▶ [What you are asked to do] Find the string "scene" in the records. Copy every line it appears in.
--- Start of The input ---
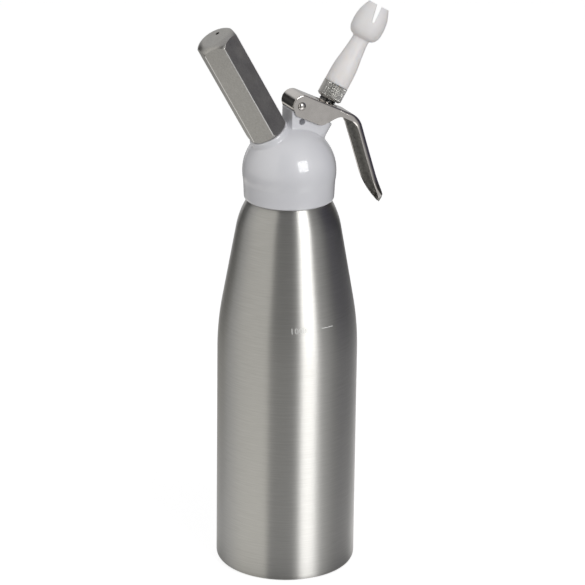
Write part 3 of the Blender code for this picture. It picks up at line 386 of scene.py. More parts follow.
def pressed_steel(name, dull, shiny):
    """The lever's polished sheet and its rivet: a faint grain, softer in places."""
    graph, shader = new_material(name, (0.72, 0.70, 0.67), dull, 1.0)
    grain = noise(graph, UPRIGHT, (700, 700, 700), 3.0, 0.7)
    cloud = noise(graph, UPRIGHT, (160, 160, 160), 3.0, 0.6)
    shade_by(graph, shader, cloud, (0.715, 0.680, 0.646), (0.80, 0.762, 0.728))
    wear(graph, shader, cloud, shiny, dull, grain, 0.00005, 0.25)


def raw_steel_and_painted_shade():
    """The unpolished inner side and end of the pressed lever: dull, with a coarse rolled grain; its colour is
    darker than bare steel as painted shade in the trough.
    """
    graph, shader = new_material("raw_steel_and_painted_shade", (0.28, 0.27, 0.25), 0.5, 0.7)
    grain = noise(graph, PIN_AXIS, (900, 500, 300), 3.0, 0.7)
    shade_by(graph, shader, grain, (0.17, 0.165, 0.152), (0.40, 0.39, 0.36))
    wear(graph, shader, grain, 0.44, 0.6, grain, 0.0001, 0.5)


def turned_metal(name, dark, light, roughness, axis):
    """Lathe-turned metal: fine rings round its axis."""
    graph, shader = new_material(name, light, roughness, 1.0)
    rings = noise(graph, axis, (40, 40, 3000), 2.0, 0.6)
    shade_by(graph, shader, rings, dark, light)
    wear(graph, shader, rings, roughness * 0.8, roughness * 1.25, rings, 0.00005, 0.4)


KNURL_COUNT = 38
KNURL_PITCH = 0.00128


def nickel_with_painted_knurl_shade():
    """The ring's nickel plate, its colour following the knurl: a painted highlight on the points and painted
    shade down in the grooves.
    """
    graph, shader = new_material("nickel_plate", (0.74, 0.73, 0.70), 0.34, 1.0)
    parts = graph.add("ShaderNodeSeparateXYZ", inputs={0: local_vector(graph, NOZZLE_AXIS)}).outputs
    about = graph.math("MULTIPLY", graph.math("ARCTAN2", parts["Y"], parts["X"]), KNURL_COUNT / (2 * math.pi))
    along = graph.math("DIVIDE", parts["Z"], KNURL_PITCH)
    groove = None
    for operation in ("ADD", "SUBTRACT"):
        phase = graph.math("FRACT", graph.math(operation, about, along))
        deep = graph.math("MULTIPLY", graph.math("ABSOLUTE", graph.math("SUBTRACT", phase, 0.5)), 2.0)
        groove = deep if groove is None else graph.math("MAXIMUM", groove, deep)
    grain = noise(graph, NOZZLE_AXIS, (2400, 2400, 2400), 2.0, 0.6)
    # Painted shade in the knurl's grooves and a painted highlight on its points
    shade = blend(graph, between(graph, groove, 0.35, 0.85), (0.93, 0.92, 0.89, 1), (0.36, 0.355, 0.34, 1))
    join(graph, shade, shader.inputs["Base Color"])
    wear(graph, shader, grain, 0.28, 0.40, grain, 0.00002, 0.3)


def plain_soft(name, dark, light, roughness):
    """Rubber and dark plastic: a fine moulded grain."""
    graph, shader = new_material(name, light, roughness, 0.0)
    grain = noise(graph, UPRIGHT, (1500, 1500, 1500), 3.0, 0.6)
    shade_by(graph, shader, grain, dark, light)
    wear(graph, shader, grain, roughness * 0.85, roughness * 1.1, grain, 0.00004, 0.4)


def etched_mark():
    """Laser-etched aluminium: pale and matt, with a little of the grain showing."""
    graph, shader = new_material("etched_mark", (0.80, 0.80, 0.78), 0.7, 0.35)
    grain = noise(graph, UPRIGHT, (30, 30, 2600), 2.0, 0.6)
    shade_by(graph, shader, grain, (0.70, 0.70, 0.68), (0.88, 0.88, 0.86))
    wear(graph, shader, grain, 0.6, 0.8, grain, 0.00003, 0.3)


# Shapes

def arc(centre, radius, start, end, count, rise=None):
    """Points on an arc between two angles in degrees, both included; a rise makes it an ellipse."""
    points = []
    for index in range(count + 1):
        angle = math.radians(start + (end - start) * index / count)
        points.append((centre[0] + radius * math.cos(angle), centre[1] + (rise or radius) * math.sin(angle)))
    return points


def eased(corners, count=4):
    """A profile of (radius, height, ease) corners; each corner is rounded over its ease."""
    points = []
    for index, (radius, height, ease) in enumerate(corners):
        here = Vector((radius, height))
        if ease == 0 or index in (0, len(corners) - 1):
            points.append((radius, height))
            continue
        before = (Vector(corners[index - 1][:2]) - here).normalized() * ease
        after = (Vector(corners[index + 1][:2]) - here).normalized() * ease
        for step in range(count + 1):
            part = step / count
            spot = here + before * (1 - part) ** 2 + after * part ** 2
            points.append((spot.x, spot.y))
    return points


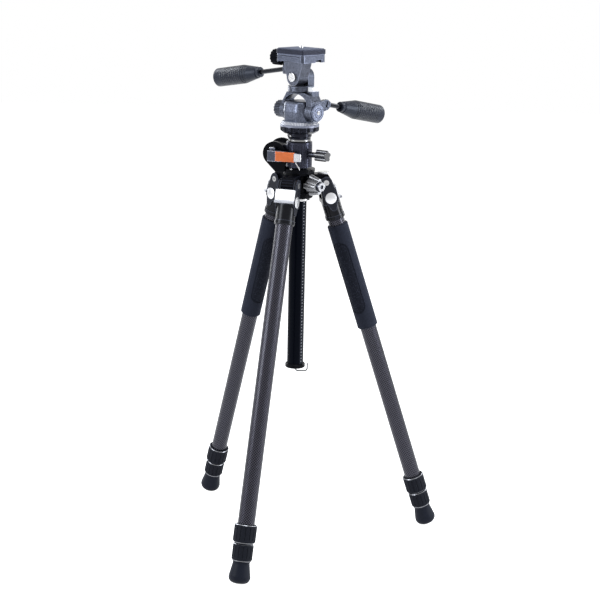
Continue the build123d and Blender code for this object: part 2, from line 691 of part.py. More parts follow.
        # slot for the draw bolt, open towards the ear
        with BuildSketch(Plane.XZ.offset(-LEVER_Y + LEVER_CAM_R)):
            with Locations(pivot):
                Circle(JOINT_PIN_R + GAP)
        extrude(amount=-LEVER_CAM_R + 1, mode=Mode.SUBTRACT)
    keep("lock_lever", lock_lever.part, SUPPORT)

    with BuildPart() as lever_insert:
        with BuildSketch(Plane.XZ.offset(-outer + INSERT_T - SEAT)):
            with Locations((tip + LEVER_TIP_L + INSERT_LENGTH / 2, lever_z)):
                Rectangle(INSERT_LENGTH - 2 * SEAT, LEVER_H - 1.6)
        extrude(amount=-INSERT_T - 0.8)
        fillet(lever_insert.edges().group_by(Axis.Y)[-1], 1.2)
    keep("lever_insert", lever_insert.part, SUPPORT)

    stem = Plane(origin=stud * (COLUMN_R + 2) + Vector(0, 0, JOINT_Z), x_dir=(0, 0, 1), z_dir=stud)
    grip = stem.offset(COLUMN_KNOB_START - COLUMN_R - 2)
    with BuildPart() as column_knob:
        with BuildSketch(stem):
            Circle(COLUMN_KNOB_STEM_R)
        extrude(amount=COLUMN_KNOB_START - COLUMN_R - 2)
        with BuildSketch(grip):
            Circle(COLUMN_KNOB_R - 2.5)
            with PolarLocations(COLUMN_KNOB_R - COLUMN_LOBE_R, COLUMN_LOBES):
                Circle(COLUMN_LOBE_R)
        extrude(amount=COLUMN_KNOB_LENGTH)
        chamfer(column_knob.faces().sort_by(SortBy.DISTANCE)[-1].edges(), 0.8)
    keep("column_knob", column_knob.part, SUPPORT)


# ---------------------------------------------------------------- centre column
def build_column():
    keep("column_tube", pipe(COLUMN_R, COLUMN_R - TUBE_WALL, -COLUMN_TOP, -COLUMN_END))

    with BuildPart() as column_plate:
        with BuildSketch(Plane.XY.offset(COLUMN_TOP)):
            Circle(COLUMN_PLATE_R)
        extrude(amount=COLUMN_PLATE_H)
        chamfer(column_plate.edges(), 0.6)
        with BuildSketch(Plane.XY.offset(COLUMN_TOP)):
            Circle(COLUMN_R - TUBE_WALL - SEAT)
        extrude(amount=-12)
    keep("column_plate", column_plate.part)

    with BuildPart() as column_cap:
        with BuildSketch(Plane.XY.offset(COLUMN_END)):
            Circle(CAP_R)
        extrude(amount=-CAP_H)
        chamfer(column_cap.edges().group_by(Axis.Z)[-1], 1.5)
        fillet(column_cap.edges().group_by(Axis.Z)[0], 1.5)
        with BuildSketch(Plane.XY.offset(COLUMN_END)):
            Circle(COLUMN_R - TUBE_WALL - SEAT)
        extrude(amount=14)
        with BuildSketch(Plane.XY.offset(COLUMN_END - CAP_H)):
            Circle(HOOK_WIRE_R + RUN)
        extrude(amount=CAP_H, mode=Mode.SUBTRACT)
    keep("column_cap", column_cap.part)

    base = COLUMN_END - CAP_H
    with BuildPart() as column_hook:
        with BuildLine():
            FilletPolyline((0, 0, base + 5), (0, 0, base - HOOK_DROP), (HOOK_REACH, 0, base - HOOK_DROP),
                           (HOOK_REACH, 0, base + 6), radius=5)
        with BuildSketch(Plane.XY.offset(base + 5)):
            Circle(HOOK_WIRE_R)
        sweep()
    keep("column_hook", column_hook.part)


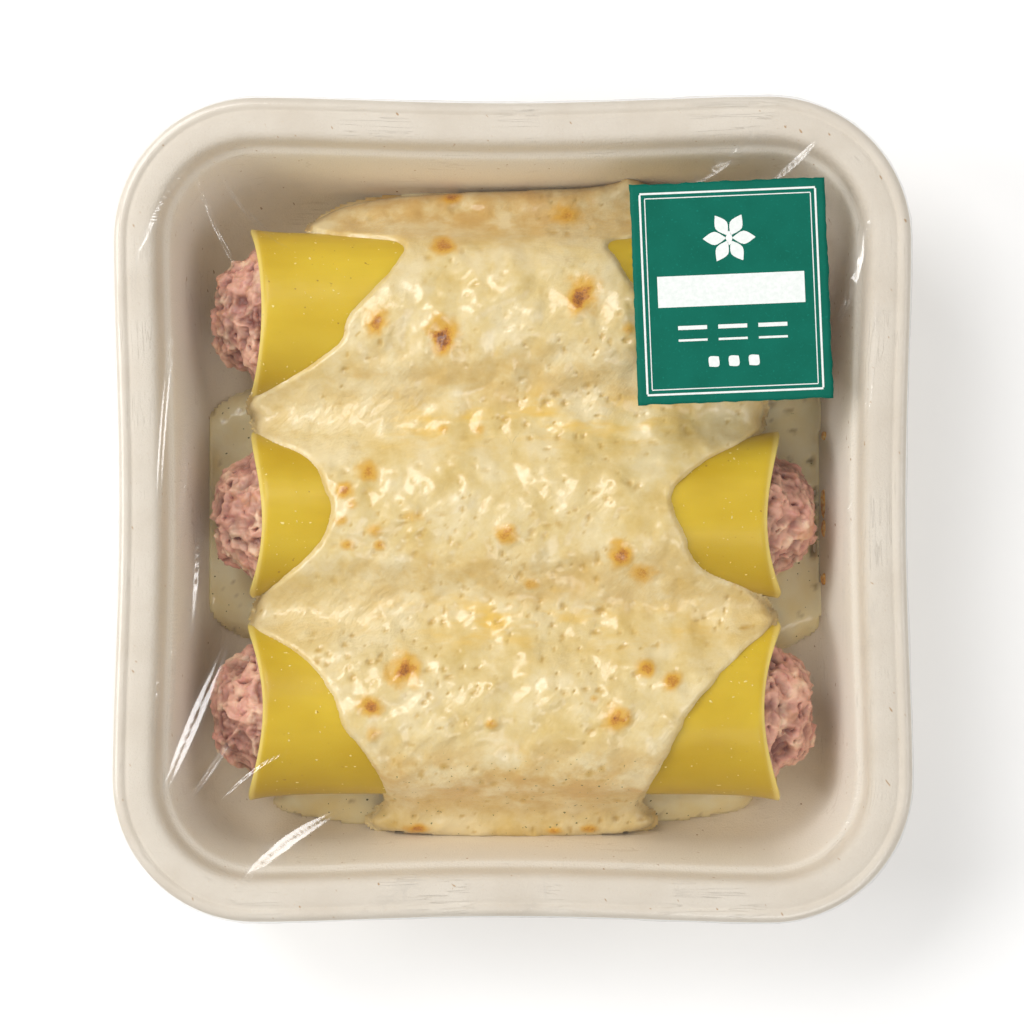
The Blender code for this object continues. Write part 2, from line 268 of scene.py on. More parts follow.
# %% [markdown]
# The meal stands on a wide sheet of white paper. It glows very slightly, so that it stays white right to
# the picture's edges, where a studio would light the background on its own.

# %% Floor
FLOOR_SIZE = 6.0
FLOOR_GRAIN = 40.0
FLOOR_TONES = ((0.3, (251.6, 251.6, 251.6)), (0.7, (253.3, 253.3, 253.3)))
FLOOR_GLOW = 0.08

bpy.ops.object.select_all(action="DESELECT")
bpy.ops.mesh.primitive_plane_add(size=FLOOR_SIZE, location=(0.0, 0.0, 0.0))
floor = bpy.context.object
floor.name = "floor"
paper_white, tree, shader = new_finish("white floor", 0.9)
tone = ramp(tree, noise_level(tree, object_place(tree), FLOOR_GRAIN), FLOOR_TONES)
tree.links.new(tone, shader.inputs["Base Color"])
shader.inputs["Specular IOR Level"].default_value = 0.1
shader.inputs["Emission Color"].default_value = (1.0, 1.0, 1.0, 1.0)
shader.inputs["Emission Strength"].default_value = FLOOR_GLOW
floor.data.materials.append(paper_white)

# %% [markdown]
# ## Helpers for modelling
#
# Blender's operators act on whatever is selected, so every step starts by selecting exactly one piece.

# %% Helpers for selecting


def rest_selection():
    """Leave edit mode and select nothing."""
    if bpy.context.mode != "OBJECT":
        bpy.ops.object.mode_set(mode="OBJECT")
    bpy.ops.object.select_all(action="DESELECT")


def take(piece):
    """Make one piece the only selected and active one."""
    rest_selection()
    piece.select_set(True)
    bpy.context.view_layer.objects.active = piece


def name_new(name):
    """Name the piece that was just added."""
    piece = bpy.context.object
    piece.name = name
    piece.data.name = name
    return piece


def edit_mesh(piece):
    """The editable mesh of the piece in edit mode."""
    return bmesh.from_edit_mesh(piece.data)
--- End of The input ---
▶ [Completed task]
Write part 3 of the Blender code for this picture. It picks up at line 386 of scene.py. More parts follow.
The Blender code for this object continues. Write part 2, from line 268 of scene.py on. More parts follow.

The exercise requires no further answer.